Dunleavy lacks that edge, but her girlish qualities are stronger than they seem (as was probably also true of Pauline Strauss, for whom her husband wrote so many of his loveliest songs), and she has no problem riding the full blast of a lush orchestra. At moments of stress, a metallic sheen (very Strauss, very Jugendstil, like the gold slathered on a Klimt portrait) gleams through the instrumental texture, which argues not merely ability but craft: Dunleavy knows just how to slice through a heavy orchestra without putting herself under undue strain. Nor did it hurt that, with her marcelled hair and suave twenties costumes, her pert, imperious manner recalled the slangy heroines played by Myrna Loy and Jean Arthur. Add to this a balletic figure and a charm that almost persuades you Christine would be endurable, and you have the finest achievement of a singing actress on New York’s opera stages this fall.
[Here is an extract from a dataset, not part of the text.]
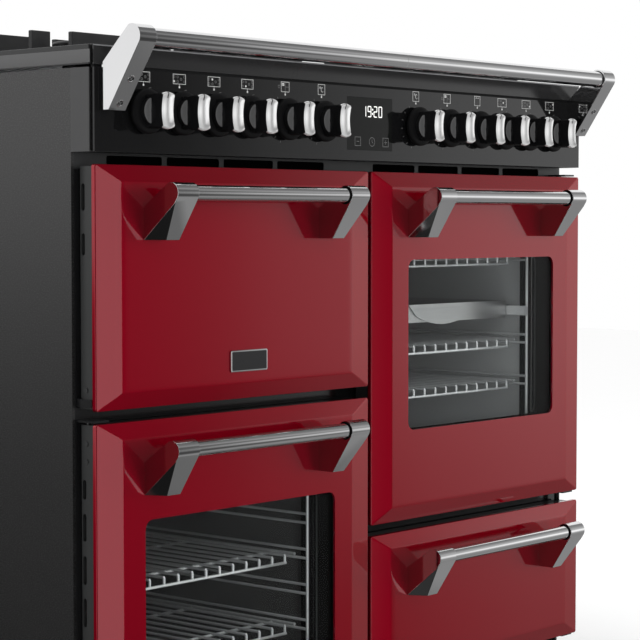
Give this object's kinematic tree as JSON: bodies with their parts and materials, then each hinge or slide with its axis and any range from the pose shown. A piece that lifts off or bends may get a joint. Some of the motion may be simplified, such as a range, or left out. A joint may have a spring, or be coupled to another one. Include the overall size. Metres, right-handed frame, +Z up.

Intermezzo is one of Strauss’s conversational operas—the Prologue to Ariadne and Die Schweigsame Frau are similar—in that, though the score is full of melody, the voice seldom flows into easy, relaxing song. This is a major reason for the opera’s rarity in non-German-speaking lands, but with Dunleavy’s lyricism joining the fragments of sprechstimme and endearment and tirade, I felt as I do with a good Handel or Verdi recitativo accompagnato, that this was more interesting, more full of character, than song would be. Strauss uses the same richly symphonic language for the mythic and grandiose (in operas like Die Frau ohne Schatten and the “operatic” portions of Ariadne auf Naxos) as he does for the day-to-day domesticity of the “Sinfonia Domestica” and Intermezzo. Perhaps he saw no difference between the mythic and day-to-day family discord. Today, with a flood of new operas loosed upon the world dealing with messy everyday lives, neglecting antique myth or historical pageant, perhaps Intermezzo will prove to have been a harbinger of a change in operatic style, just as Strauss’s Elektra was a harbinger of new musical looks at classical Greece.

The other triumph, musically speaking, was the lush Strauss score as led by George Manahan, which swept the evening’s welter of events along like the ice skater’s waltz mimed (on in-line skates) in one of Intermezzo’s many locales without drowning the singers. Vocally, the entire cast seemed well chosen and on their toes, as Pauline Strauss (a terror to her housemaids) would no doubt have imperiously insisted. Nicholas Pallesen sang the not quite credible saintly Robert Storch—Strauss’s self-portrait—with suave dignity, though some stretching for high notes implied that he might not have handled a full-sized leading role so easily. Andrew Bidlack as the young parasitical baron that snobby Christine unwarily picks up showed a fine, easy lyric tenor one hopes to hear more of. Jessica Klein was a pleasure as the most put-upon of the maids. A debutante named Tharanga Goonetilleke gave the three lines of the Baron’s girlfriend a deep, sexy contralto throb that made everyone’s ears open wider.

The handsome, stage-smart production was by Leon Major. Andrew Jackness’s sets and Martha Mann’s costumes looked handsome and in period (which is early, respectable Weimar) without evidently straining the budget.